Winter
2000 - Environmental Audit
A Custodian's Course
In Trash
by Jennifer Sutton
The squeaky hinges
of Arntzen Hall's main-floor door mechanically swing shut and the echoes
bounce throughout the hallway. Only hours before, hundreds of students
filed in and out of mammoth lecture halls. After 5 p.m. the building is
nearly empty except for the constant humming of a vacuum cleaner and the
jingling jostle of keys.
An incessant drone
envelops the stairwell and increases with each step toward the second
floor. The fluorescent hallway reflects gleaming waxed tile containing
few scrapes and scratches from daily battles with chairs, recycle bins
and high heels. Ordinarily, one would overlook the cleanliness of the
building en route to a professor's office, but close examination reveals
the care and maintenance of a floor cleaner than most kitchen tables.
Out of a classroom,
into the hallway appears Don Anderson, a father by day and custodian by
night. His red, short-sleeved, cotton T-shirt and jeans clothe a frame
that fills the doorway from top to bottom. He smiles behind a dark beard
and glasses, welcoming late night visitors. He pushes a cart decorated
with cleaning supplies, rags and a garbage can into another classroom;
he stops to pick up an empty pop bottle.
Anderson chuckles
at being in the limelight. He pauses, rubs his temples and glances at
his callused hand as he pulls out a chair.
"There's something
about getting the stain out of a carpet and waxing a floor that makes
me feel like I have accomplished something," Anderson says.
Night after night
Anderson moves from room to room, level to level picking up students
wasteful remnants. Discarded waste spreads throughout classrooms, lecture
halls, bathrooms and computer labs mostly packaging and bottles
from vending machines.
M&M's, Snickers,
potato chips, gummy bears, soda pop and gum are consumed because they
are quick and available. Junk food easily silences an incessantly snarling
stomach. The rubbish is left behind as easily as its contents were consumed.
"Seventy to 80
percent of the garbage found in the classrooms is from packaged products,"

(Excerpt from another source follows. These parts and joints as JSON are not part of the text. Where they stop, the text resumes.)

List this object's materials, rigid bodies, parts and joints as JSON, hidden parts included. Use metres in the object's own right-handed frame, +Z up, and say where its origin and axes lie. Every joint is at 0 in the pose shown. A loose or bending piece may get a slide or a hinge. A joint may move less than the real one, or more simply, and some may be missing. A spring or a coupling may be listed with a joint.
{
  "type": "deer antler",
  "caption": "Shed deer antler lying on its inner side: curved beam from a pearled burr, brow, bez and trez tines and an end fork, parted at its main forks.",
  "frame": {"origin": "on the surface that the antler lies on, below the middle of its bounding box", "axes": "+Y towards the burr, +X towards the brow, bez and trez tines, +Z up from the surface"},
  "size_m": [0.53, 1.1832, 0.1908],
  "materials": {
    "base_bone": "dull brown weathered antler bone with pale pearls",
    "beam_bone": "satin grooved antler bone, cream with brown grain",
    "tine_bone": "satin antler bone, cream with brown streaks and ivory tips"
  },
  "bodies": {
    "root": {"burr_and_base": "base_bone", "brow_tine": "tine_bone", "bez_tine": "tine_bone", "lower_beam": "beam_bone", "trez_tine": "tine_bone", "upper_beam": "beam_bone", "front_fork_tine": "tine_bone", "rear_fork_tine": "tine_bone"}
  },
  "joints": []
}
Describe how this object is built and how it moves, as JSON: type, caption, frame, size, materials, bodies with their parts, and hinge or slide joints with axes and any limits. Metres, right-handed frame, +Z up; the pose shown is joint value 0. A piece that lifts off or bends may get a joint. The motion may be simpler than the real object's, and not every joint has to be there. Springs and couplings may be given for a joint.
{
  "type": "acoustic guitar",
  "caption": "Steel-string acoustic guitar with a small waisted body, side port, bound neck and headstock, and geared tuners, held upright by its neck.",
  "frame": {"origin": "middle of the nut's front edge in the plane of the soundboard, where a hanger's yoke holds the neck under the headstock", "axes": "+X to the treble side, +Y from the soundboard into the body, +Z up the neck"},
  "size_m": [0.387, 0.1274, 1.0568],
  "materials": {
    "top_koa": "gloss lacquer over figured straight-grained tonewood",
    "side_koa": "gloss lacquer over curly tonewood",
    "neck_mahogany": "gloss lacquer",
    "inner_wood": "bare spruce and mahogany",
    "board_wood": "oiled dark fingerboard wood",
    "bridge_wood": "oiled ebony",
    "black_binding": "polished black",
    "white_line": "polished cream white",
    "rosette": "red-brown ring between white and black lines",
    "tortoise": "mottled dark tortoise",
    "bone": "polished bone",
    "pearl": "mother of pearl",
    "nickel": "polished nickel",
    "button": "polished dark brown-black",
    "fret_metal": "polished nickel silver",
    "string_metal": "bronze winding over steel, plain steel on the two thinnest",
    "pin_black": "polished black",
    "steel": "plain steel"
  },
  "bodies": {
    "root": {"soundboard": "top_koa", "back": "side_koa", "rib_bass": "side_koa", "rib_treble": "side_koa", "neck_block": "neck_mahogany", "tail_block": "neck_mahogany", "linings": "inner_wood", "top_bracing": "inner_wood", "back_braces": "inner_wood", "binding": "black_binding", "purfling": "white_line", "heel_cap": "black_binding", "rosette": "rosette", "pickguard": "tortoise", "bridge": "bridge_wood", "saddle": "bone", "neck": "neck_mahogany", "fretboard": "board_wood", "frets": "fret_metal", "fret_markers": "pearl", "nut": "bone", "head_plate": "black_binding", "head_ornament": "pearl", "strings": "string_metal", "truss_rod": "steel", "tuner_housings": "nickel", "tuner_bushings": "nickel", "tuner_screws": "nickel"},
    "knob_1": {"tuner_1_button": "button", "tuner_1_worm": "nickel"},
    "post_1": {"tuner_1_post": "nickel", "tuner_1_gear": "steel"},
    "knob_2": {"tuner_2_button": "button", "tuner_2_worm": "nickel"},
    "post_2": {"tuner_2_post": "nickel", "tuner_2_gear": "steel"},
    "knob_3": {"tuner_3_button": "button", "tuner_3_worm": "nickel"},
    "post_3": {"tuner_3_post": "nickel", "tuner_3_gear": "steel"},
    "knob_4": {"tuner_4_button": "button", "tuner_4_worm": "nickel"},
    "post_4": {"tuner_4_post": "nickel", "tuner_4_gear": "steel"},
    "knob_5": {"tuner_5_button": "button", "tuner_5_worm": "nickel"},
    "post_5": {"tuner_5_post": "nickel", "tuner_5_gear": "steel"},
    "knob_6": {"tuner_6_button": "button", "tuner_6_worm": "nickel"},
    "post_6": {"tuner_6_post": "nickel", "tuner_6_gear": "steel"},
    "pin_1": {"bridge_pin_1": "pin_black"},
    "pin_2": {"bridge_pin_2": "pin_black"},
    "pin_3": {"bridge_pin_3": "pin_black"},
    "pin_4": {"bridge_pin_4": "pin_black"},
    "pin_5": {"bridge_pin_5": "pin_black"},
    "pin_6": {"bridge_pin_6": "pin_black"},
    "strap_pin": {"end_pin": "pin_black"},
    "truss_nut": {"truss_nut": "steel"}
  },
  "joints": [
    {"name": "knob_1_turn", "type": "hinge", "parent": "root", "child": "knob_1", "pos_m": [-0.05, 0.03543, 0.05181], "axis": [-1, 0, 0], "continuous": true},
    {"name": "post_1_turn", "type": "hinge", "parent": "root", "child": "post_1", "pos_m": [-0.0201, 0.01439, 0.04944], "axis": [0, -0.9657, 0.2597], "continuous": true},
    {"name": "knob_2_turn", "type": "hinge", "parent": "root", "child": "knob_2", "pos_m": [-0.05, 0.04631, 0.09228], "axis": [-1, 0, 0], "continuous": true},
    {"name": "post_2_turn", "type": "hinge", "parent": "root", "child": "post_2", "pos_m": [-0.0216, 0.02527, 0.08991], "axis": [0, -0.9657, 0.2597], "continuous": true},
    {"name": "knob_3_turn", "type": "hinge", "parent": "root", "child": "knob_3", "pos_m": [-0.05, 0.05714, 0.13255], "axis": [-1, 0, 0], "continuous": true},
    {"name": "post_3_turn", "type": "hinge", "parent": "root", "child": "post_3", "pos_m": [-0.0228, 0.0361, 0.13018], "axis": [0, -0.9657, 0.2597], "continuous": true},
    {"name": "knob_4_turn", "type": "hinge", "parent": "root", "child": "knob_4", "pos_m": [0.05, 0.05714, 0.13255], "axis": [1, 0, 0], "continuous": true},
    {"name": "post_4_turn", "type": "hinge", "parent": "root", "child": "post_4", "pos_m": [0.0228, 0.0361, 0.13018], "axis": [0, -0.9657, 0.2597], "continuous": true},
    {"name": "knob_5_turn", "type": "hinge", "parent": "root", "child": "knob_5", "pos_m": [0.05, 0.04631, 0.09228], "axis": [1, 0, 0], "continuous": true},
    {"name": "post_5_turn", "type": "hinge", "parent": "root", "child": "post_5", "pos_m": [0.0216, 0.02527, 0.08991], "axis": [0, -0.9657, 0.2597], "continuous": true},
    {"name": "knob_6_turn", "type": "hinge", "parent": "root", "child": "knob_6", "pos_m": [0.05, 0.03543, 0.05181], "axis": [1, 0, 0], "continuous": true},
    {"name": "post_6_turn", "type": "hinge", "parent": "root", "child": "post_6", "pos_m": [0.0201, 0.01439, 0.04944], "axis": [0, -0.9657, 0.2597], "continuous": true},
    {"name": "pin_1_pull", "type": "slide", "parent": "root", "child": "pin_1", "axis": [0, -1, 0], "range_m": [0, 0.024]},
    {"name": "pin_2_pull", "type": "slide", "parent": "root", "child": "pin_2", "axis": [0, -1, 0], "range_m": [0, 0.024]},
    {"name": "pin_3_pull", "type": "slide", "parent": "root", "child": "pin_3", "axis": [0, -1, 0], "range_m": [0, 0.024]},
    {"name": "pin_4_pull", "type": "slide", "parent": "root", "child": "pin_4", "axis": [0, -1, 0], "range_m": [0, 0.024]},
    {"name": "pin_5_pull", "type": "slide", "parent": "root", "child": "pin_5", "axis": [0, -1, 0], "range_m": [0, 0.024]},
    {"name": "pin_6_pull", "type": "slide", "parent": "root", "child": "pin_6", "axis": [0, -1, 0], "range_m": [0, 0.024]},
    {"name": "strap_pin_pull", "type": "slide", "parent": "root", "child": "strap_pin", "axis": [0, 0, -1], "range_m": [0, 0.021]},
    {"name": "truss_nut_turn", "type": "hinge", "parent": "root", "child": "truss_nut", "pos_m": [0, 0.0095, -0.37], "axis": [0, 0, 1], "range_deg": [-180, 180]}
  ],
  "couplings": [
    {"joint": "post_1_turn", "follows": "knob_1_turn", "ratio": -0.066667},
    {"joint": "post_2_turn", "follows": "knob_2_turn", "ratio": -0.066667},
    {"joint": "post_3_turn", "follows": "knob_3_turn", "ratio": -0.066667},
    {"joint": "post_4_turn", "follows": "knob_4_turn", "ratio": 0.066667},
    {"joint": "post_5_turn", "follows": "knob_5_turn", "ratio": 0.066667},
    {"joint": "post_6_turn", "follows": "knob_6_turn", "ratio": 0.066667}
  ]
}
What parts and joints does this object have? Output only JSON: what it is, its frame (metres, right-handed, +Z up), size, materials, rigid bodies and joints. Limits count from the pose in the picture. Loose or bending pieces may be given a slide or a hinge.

said Don Bakkensen, academic custodian supervisor.
"Students no
longer eat regular meals, they graze on junk food," Anderson said.
He tilts a desk on its end and candy wrappers, chip bags and pop bottles
plummet to the floor.
Nearly 400 pounds
of garbage, dirt and grime are excavated from Arntzen Hall and the Environmental
Studies buildings each weeknight, Anderson said. Recyclable material makes
up a lot of the garbage.
If custodians took
the time to weed out recyclable material their jobs would take twice as
long, Anderson said. Academic custodians are paid only to pick up garbage
and clean spills; it's up to the students to run any recycling programs.
The Recycle Center,
in effort to pinpoint student and faculty waste habits, conducted an analysis
measuring what type and how much trash is thrown away. The center selected
one bag each day for one week from the piles of trash bags outside Old
Main and Humanities, Environmental Studies and Arntzen Hall, Miller Hall
and the Fine Arts buildings. They sorted and measured the contents, concluding
that 41 percent of the waste produced could be recycled.
"I want to teach
Trash 101 to all students prior to graduation," Anderson said. Ideally,
the course would teach students the essence of recycling and demonstrate
what can be thrown in the garbage without remorse, he said.
Trash 101 would ban
all spiral notebooks and fine those students who brought one, Anderson
said; he suggested collected money go toward a Christmas fund for all
the custodians.
To pass his class,
students would need to know his pet peeves: staples in the carpet, sunflower
seeds, spiral notebook dandruff and food or drinks in the computer labs.
Anderson said professors
could also benefit.
"Some professors
don't take out their recycling until it piles up, even though a bin sits
less than 10 feet from their office," Anderson said. "The stacks
of papers pile up so high that they cannot see the door or, in one case,
displace large pieces of furniture."
Anderson recalls a
retired mathematics professor who claimed someone had stolen his table
lamp. His office had so much clutter that seven years later, when he retired
and cleaned out his office, he found his "stolen" lamp.
Of all the areas Anderson
cleans, the most frustrating are the computer labs. Every night Anderson
picks up copies of stacked reports from computer printers.
Since Haggard Hall
opened its new computer labs in January 1999, paper usage has increased
by 40 percent.
"It's a major
issue," said Fred Robson, computer maintenance supervisor. "It's
not free and it costs Western a lot of money."
When a printer jams,
students abandon their documents. Technicians fix the problem and pages
of web sites, e-mails and rough drafts come pouring out of the machine,
Robson said.
Students don't even
account for their excessive printing mistakes. Instead, the papers build
up beside the printer and are magically whisked away during the night.
The final witness? The custodian.
"I'm at the bottom
of the line and I don't see much recycling," Anderson said.